Market tailspin hastens the economic shock it fears

A woman talking on a mobile phone walks past a panel displaying the midday Hang Seng Index in Hong Kong, China, on January 20, 2016. REUTERS / Bobby Yip

By Mike Dolan

LONDON (Reuters) – One of the biggest worries about this month’s sudden seizure in world markets is how puzzled investors have been left by it, and how many are just wishing it away as a temporary blip.

History suggests governments and central banks would do well to sit up and take notice, but with policy coordination at its lowest ebb in decades, a coherent response is unlikely.

With almost $6 trillion wiped off the value of global stock markets since the start of the year and another 25 percent off already low oil prices, there is a real risk investor anxiety itself will be the catalyst for a world recession.

And when market turbulence starts to crystallize the very problem investors are worried about — what wonks call a negative feedback loop — then these rare but dangerous spirals in confidence are notoriously difficult to halt.

By any measure, we are in historic territory.

Over the past 28 years — or 336 months — only 12 months have seen bigger losses in the MSCI World stock index than January 2016. Over half of those were associated with major market crises, including the Lehman Brothers bust of 2008-09, the dot.com implosion of 2001-02 and the emerging markets crash of the late 1990s.

Lowering the International Monetary Fund’s 2016 world growth forecast by another 0.2 percentage points to 3.4 percent this week, IMF chief economist Maurice Obstfeld said markets were reacting ‘very strongly’ to bits of evidence in a volatile, risk averse climate — but one where little fundamental had changed.

His predecessor Olivier Blanchard, now writing for Washington’s Peterson Institute, sympathizes with that view but warned against ignoring the seizure in markets.

“How much should we worry? This is where economics stops giving an answer,” Blanchard said.

“If … the stock market slump lasts longer or gets worse, it can become self-fulfilling. Low stock prices lasting for long lead to lower consumption, lower demand, and, potentially, to a recession.”

U.S. bank Morgan Stanley said on Tuesday it now sees a 20 percent chance of a 2016 world recession, as defined by sub-2.5 percent growth rate that is needed to keep pace with population gains.

FEAR ITSELF?

But why all the new year panic? Most economists blame a confluence of events rather than any sudden shock.

China’s deepening slowdown, pressure to devalue its yuan and its increasingly perplexing currency policy are all potential game-changers but have been building for months.

So too has the collapse in oil prices and other commodities, now more than 18 months old albeit a seemingly bottomless slide that is feeding off the China concerns.

These were joined last month by the first rise in U.S. interest rates in a decade which, by bolstering the already pumped-up U.S. dollar, has arguably exaggerated both the oil price fall and China’s yuan conundrum and capital flight.

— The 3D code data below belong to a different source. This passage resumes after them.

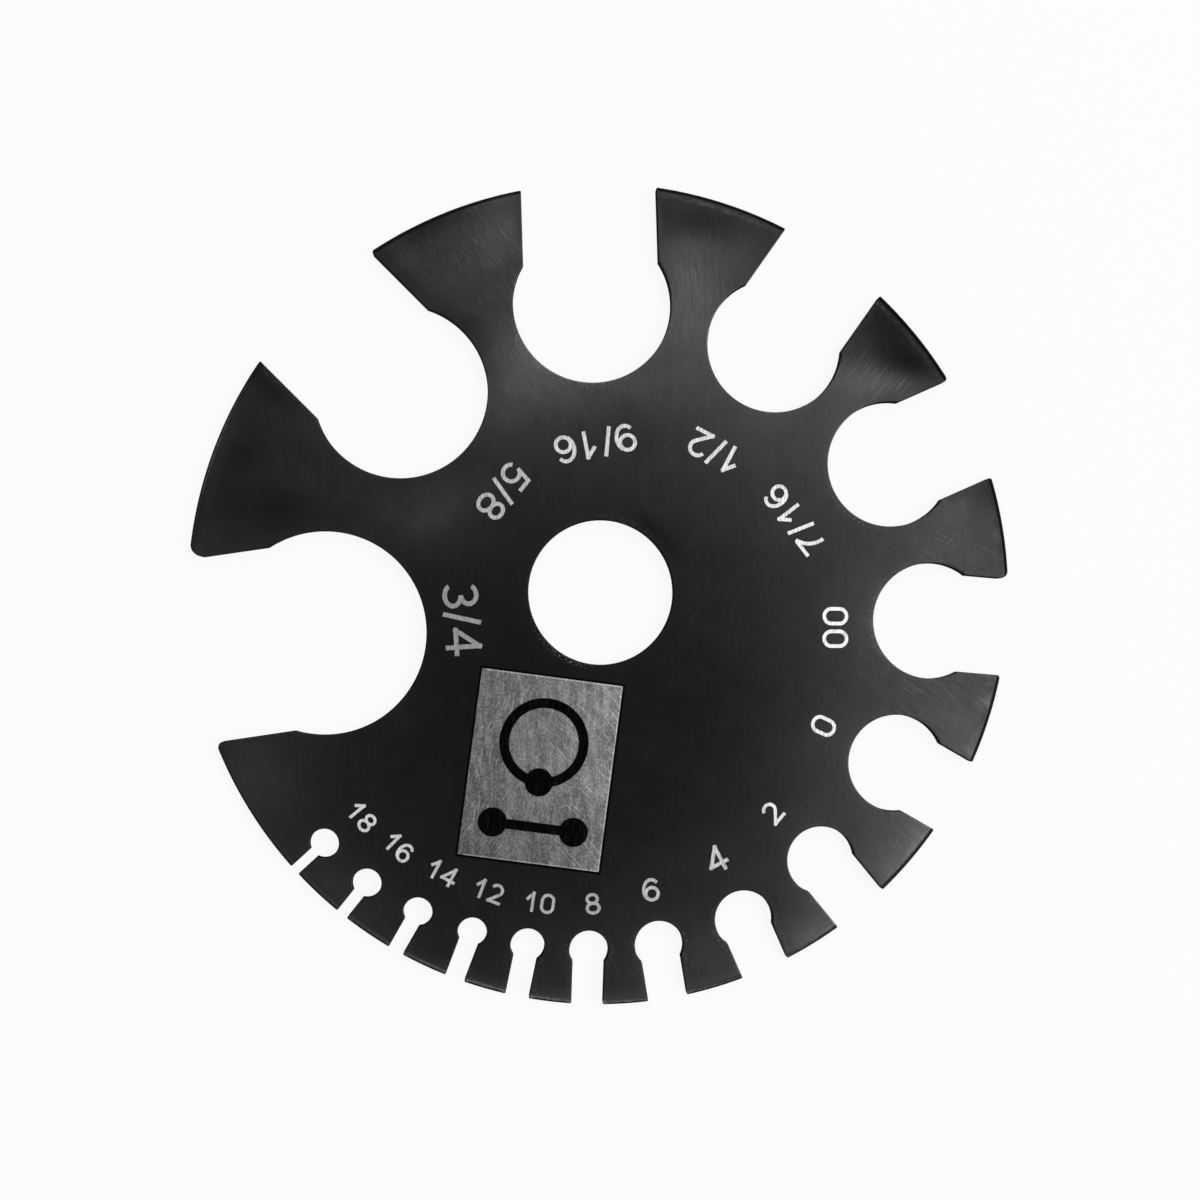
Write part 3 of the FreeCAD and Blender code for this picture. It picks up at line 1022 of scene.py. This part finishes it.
# The panel's bare steel, in grey from 0 to 1
panelFinish = {
    "left": 0.44,
    "right": 0.515,
    "footShare": 0.88,            # what is left of the grey at the foot of the panel
    "streakLines": (92, 6.0, 0.6),
    "streakSwirl": (0.22, 1.6),   # scale and reach
    "streak": 0.045,
    "fineLines": (90, 1.6, 0.1),
    "fine": 0.045,
    "cloudSwirl": (0.3, 3),
    "cloudScale": 0.5,
    "cloud": 0.025,
    "toothScale": 4.5,
    "tooth": 0.07,                # the finest roughness
    "rightScratches": [(128, 4.5), (142, 2.6)],  # direction and length
    "leftScratches": [(82, 2.8), (60, 1.2)],
    "rightShare": (-3, 0.25),     # where the right side's begin, and what is left of them beyond
    "leftShare": (2, 0.4),
    "scratchWidth": 0.12,
    "scratch": 0.22,
    "pits": (0.9, 0.12),
    "pit": 0.10,
    "lipReach": (-0.2, -0.08),    # bright line inside the border
    "lipStart": (0.4, 0.6),       # from the left border, where it has none
    "lip": 0.22,
    "metal": 0.7,
    "roughness": (0.5, 0.36),
    "relief": 0.25,
    "reliefDepth": 0.01,
}


def panelSteel():
    material, tree, shader = newMaterial("panelSteel")
    look = panelFinish
    place = placeOf(tree)
    border = useGroup(tree, panelGroup, Place=place)
    across, upward = border["Across"], border["Upward"]
    half, halfHeight = panel["width"] / 2, panel["height"] / 2
    swirled = wavering(tree, place, *look["streakSwirl"])
    streaks = grainAt(tree, swirled, *look["streakLines"])
    fine = grainAt(tree, place, *look["fineLines"])
    clouded = wavering(tree, place, *look["cloudSwirl"])
    cloud = noise(tree, clouded, look["cloudScale"], 3)["Fac"]
    toothing = noise(tree, place, look["toothScale"], 3)["Fac"]
    start, least = look["rightShare"]
    onRight = spread(tree, across, start, half, least, 1)
    start, least = look["leftShare"]
    onLeft = spread(tree, across, -half, start, 1, least)

    grey = spread(tree, across, -half, half, look["left"], look["right"])
    grey = times(tree, grey, spread(tree, upward, -halfHeight, 0, look["footShare"], 1))
    grey = plus(tree, grey, spread(tree, streaks, 0, 1, -look["streak"], look["streak"]))
    grey = plus(tree, grey, spread(tree, fine, 0, 1, -look["fine"], look["fine"]))
    grey = plus(tree, grey, spread(tree, cloud, *noiseRange, -look["cloud"], look["cloud"]))
    grey = plus(tree, grey, spread(tree, toothing, *noiseRange, -look["tooth"], look["tooth"]))
    for side, amount in (("rightScratches", onRight), ("leftScratches", onLeft)):
        for degrees, length in look[side]:
            marks = scratchesAt(tree, place, degrees, length, look["scratchWidth"])
            grey = plus(tree, grey, times(tree, marks, amount, look["scratch"]))
    grey = minus(tree, grey, times(tree, specksAt(tree, place, *look["pits"]), look["pit"]))
    lip = spread(tree, border["Reach"], *look["lipReach"], 0, look["lip"])
    first, full = (inset - half for inset in look["lipStart"])
    grey = plus(tree, grey, times(tree, lip, spread(tree, across, first, full, 0, 1)))

    roughness = spread(tree, fine, 0, 1, *look["roughness"])
    coat(tree, shader, grey, roughness, plus(tree, fine, streaks), look)
    shader.inputs["Metallic"].default_value = look["metal"]
    return material


buildDisc([blackenedSteel(), blackenedWalls()])
buildFloor("sizeFigures", [face for face in carvedFaces if not inPanel(face)], bareSteel())
buildFloor("panelFloor", [face for face in carvedFaces if inPanel(face)], panelSteel())
print("disc built")

# The studio: a white table, a pale room and large soft lamps round the camera
studio = {
    "tableSize": 8.0,
    "tableGrey": 0.9,
    "tableRoughness": 0.9,
    "whiteShare": 0.91,
    "roomLight": 0.2,
    "lamps": {
        "rightLamp": {"power": 3.6, "size": 0.45, "place": (0.48, -0.02, 0.75)},
        "topLamp": {"power": 2.0, "size": 0.45, "place": (0.10, 0.50, 0.75)},
        "lowerLamp": {"power": 0.8, "size": 0.45, "place": (-0.25, -0.52, 0.75)},
    },
}


def buildTable():
    half = studio["tableSize"] / 2
    mesh = bpy.data.meshes.new("table")
    corners = [(-half, -half, 0), (half, -half, 0), (half, half, 0), (-half, half, 0)]
    mesh.from_pydata(corners, [], [(0, 1, 2, 3)])
    table = bpy.data.objects.new("table", mesh)
    bpy.context.scene.collection.objects.link(table)
    material, tree, shader = newMaterial("whiteTable")
    shader.inputs["Base Color"].default_value = (*[studio["tableGrey"]] * 3, 1)
    shader.inputs["Roughness"].default_value = studio["tableRoughness"]
    shader.inputs["Specular IOR Level"].default_value = 0.0
    # It shows evenly white to the camera and in reflections, and is lit plainly otherwise
    glow = node(tree, "Emission")
    path = node(tree, "LightPath")
    seen = 0.0
    for ray in ("Is Camera Ray", "Is Glossy Ray", "Is Transmission Ray"):
        seen = calc(tree, "MAXIMUM", seen, path.outputs[ray])
    blend = node(tree, "MixShader")
    tree.links.new(times(tree, seen, studio["whiteShare"]), blend.inputs["Fac"])
    tree.links.new(shader.outputs[0], blend.inputs[1])
    tree.links.new(glow.outputs[0], blend.inputs[2])
    tree.links.new(blend.outputs[0], tree.nodes["Material Output"].inputs["Surface"])
    mesh.materials.append(material)


def buildLights():
    world = bpy.data.worlds.new("paleRoom")
    bpy.context.scene.world = world
    world.use_nodes = True
    background = world.node_tree.nodes["Background"]
    background.inputs["Color"].default_value = (1, 1, 1, 1)
    background.inputs["Strength"].default_value = studio["roomLight"]
    for name, lampLook in studio["lamps"].items():
        light = bpy.data.lights.new(name, "AREA")
        light.energy = lampLook["power"]
        light.size = lampLook["size"]
        lamp = bpy.data.objects.new(name, light)
        bpy.context.scene.collection.objects.link(lamp)
        lamp.location = lampLook["place"]
        lamp.rotation_euler = (-lamp.location).to_track_quat("-Z", "Y").to_euler()


# The camera stands almost straight above, tipped a little towards the lower left
camera = {"distance": 250.7, "tilt": 2.75, "heading": 207.7, "lens": 72.84, "aim": (-0.11, -0.82)}


def buildCamera():
    data = bpy.data.cameras.new("camera")
    data.lens = camera["lens"]
    data.sensor_width = 36
    data.clip_start = 0.01
    eye = bpy.data.objects.new("camera", data)
    bpy.context.scene.collection.objects.link(eye)
    tilt = math.radians(camera["tilt"])
    side = polar(math.sin(tilt), math.radians(camera["heading"]))
    back = Vector((side.x, side.y, math.cos(tilt)))
    aim = Vector((*camera["aim"], thickness)) * mm
    right = Vector((0, 1, 0)).cross(back).normalized()
    up = back.cross(right)
    turn = Matrix((right, up, back)).transposed().to_4x4()
    eye.matrix_world = Matrix.Translation(aim + back * camera["distance"] * mm) @ turn
    bpy.context.scene.camera = eye


buildTable()
buildLights()
buildCamera()
bpy.context.scene.view_settings.view_transform = "Standard"
print("studio built")
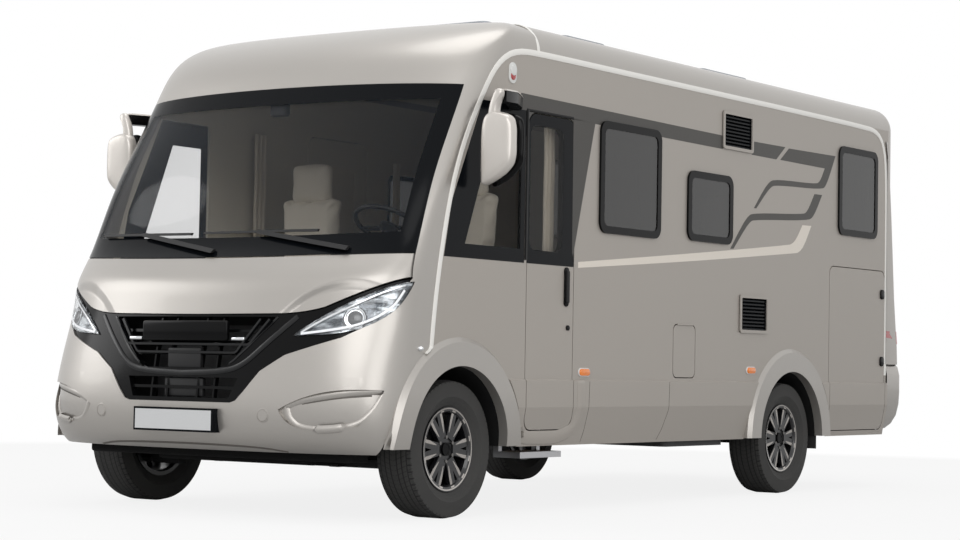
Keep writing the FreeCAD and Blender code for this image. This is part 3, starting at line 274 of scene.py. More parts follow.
def paint(name, colour, roughness, metallic, coat, flake):
    finish = Finish(name)
    flakes = finish.noise(900.0, 2.0)
    clouds = finish.noise(1.3, 4.0)
    dark = tuple(c * (1 - flake) for c in colour[:3]) + (1.0,)
    light = tuple(min(c * (1 + flake), 1.0) for c in colour[:3]) + (1.0,)
    tone = finish.blend(flakes * 0.5 + clouds * 0.5, dark, light)
    peel = finish.noise(140.0, 2.0)
    finish.tone = tone
    finish.set(
        Base_Color=tone,
        Roughness=finish.between(clouds, roughness * 0.92, roughness * 1.08),
        Metallic=metallic,
        Coat_Weight=coat,
        Coat_Roughness=0.08,
        Normal=finish.bump(peel, 0.04, 0.0004),
    )
    return finish


nose_paint = paint("nose_paint", **MOULDED_SHELL)
dress(nose_paint, "front_bumper", "wheel_arch_flares", "rear_wall")
print("nose paint mixed")

# %% [markdown]
# The walls and doors are painted outside and lined in cream inside, yet each is one solid. So the
# wall's finish asks how far from the middle the surface lies: everything further in than the skin is
# lining, from the sill up. A dark head above the driver's door carries the roof stripe on over the
# door's frame.

# %% Wall paint and lining
LINING = srgb(206, 199, 184)
STRIPE_GREY = srgb(66, 64, 61)
LINING_X, LINING_SILL = 1.184, 0.95

wall_paint = paint("wall_paint", **FLAT_PANEL)
x, y, z = wall_paint.place()
door_head = (y > -1.790) * (y < -1.240) * (z > 2.100) * (z < 2.300)
inside = (x.abs() < LINING_X) * (z > LINING_SILL)
outer = wall_paint.blend(door_head, wall_paint.tone, STRIPE_GREY)
wall_paint.set(Base_Color=wall_paint.blend(inside, outer, LINING),
               Metallic=wall_paint.between(inside, FLAT_PANEL["metallic"], 0.0))
dress(wall_paint, "side_wall_left", "side_wall_right", "skirts", "garage_door_left",
      "garage_door_right", "service_flap", "entry_door")
print("walls painted and lined")

# %% [markdown]
# The roof and the moulded nose are lined too, but a curved shell has no single depth. There the
# lining is whatever looks down and lies above the heads of the people in the cab.

# %% Roof paint and headlining
roof_paint = paint("roof_paint", **MOULDED_SHELL)
under = (roof_paint.facing()[2] < -0.3) * (roof_paint.place()[2] > 2.2)
roof_paint.set(Base_Color=roof_paint.blend(under, roof_paint.tone, LINING),
               Metallic=roof_paint.between(under, MOULDED_SHELL["metallic"], 0.0))
dress(roof_paint, "roof", "front_cap")
print("roof and nose painted")

# %% [markdown]
# Two soft creases run down the bonnet from the windshield towards the grille. They are only a few
# millimetres deep, so they are a smooth step in the bump along a curve seen from the front, which
# fades out towards the middle. Modelled strips were tried and rippled on the curved skin.

# %% Bonnet paint with its creases
bonnet_paint = paint("bonnet_paint", **MOULDED_SHELL)
x, y, z = bonnet_paint.place()
reach = x.abs()
above = z - (reach * -1.27 * reach + reach * 2.43 - 0.012 + 0.075)
fold = ((above * (1 / 0.07)).most(-0.5).least(0.5) + 0.5)
fold = fold * fold * (fold * -2.0 + 3.0)
fading = ((reach - 0.50) * 5.0).most(0.0).least(1.0)
bonnet_paint.set(Normal=bonnet_paint.bump((fold * -1.0 + 1.0) * fading, 1.0, 0.030))
dress(bonnet_paint, "bonnet")
print("bonnet painted and creased")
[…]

Add to that potent mix the currency, commodity and interest rate pressures on emerging countries from Russia and Brazil to South Africa and the Gulf, an unwinding of these countries’ sovereign investments overseas, and investor flight from the equity and bonds of energy and mining companies.

Everyone can see a spiral forming, but few see where it ends. The threat of a major re-set of global market valuations amid high volatility is enough for many conservative investors to go to ground until it all plays out.

The now famous “sell (mostly) everything” note issued by Britain’s RBS last week was not a mere throwaway. It focused on the risk of markets snowballing as world trade and credit growth struggle, currency wars go up a gear and China and oil feed off each other. A 10-20 percent stock reversal was its best guess.

“The world is in trouble,” it said.

If so, where’s the cavalry?

By consensus, there appears to be about as much chance of a confidence-boosting grand economic policy agreement this year as there is of oil prices returning to $100 a barrel.

Coincidentally, China chairs the G20 group of world economic powers this year. Finance chiefs meet in Shanghai next month.

But internal dilemmas mean global coordination is likely to be low on Beijing’s priority list.

The U.S. Federal Reserve also paid little heed to international concerns when hiking rates last month, while Saudi Arabia has shown scant consideration for other oil exporters as it plays out a crude price war to protect market share against U.S. shale producers.

Germany has been at loggerheads with much of the rest of the euro zone and G7 partners for years over fiscal policy and austerity.

Harvard economist Jeffrey Frenkel notes that global economic cooperation has been stymied by international differences and domestic political divisions on policy, as well as growing disagreement between economists on how to model the world.

“When two players sit down at the board, they are unlikely to have a satisfactory game if one of them thinks they are playing checkers and the other thinks they are playing chess,” he wrote in a paper this month.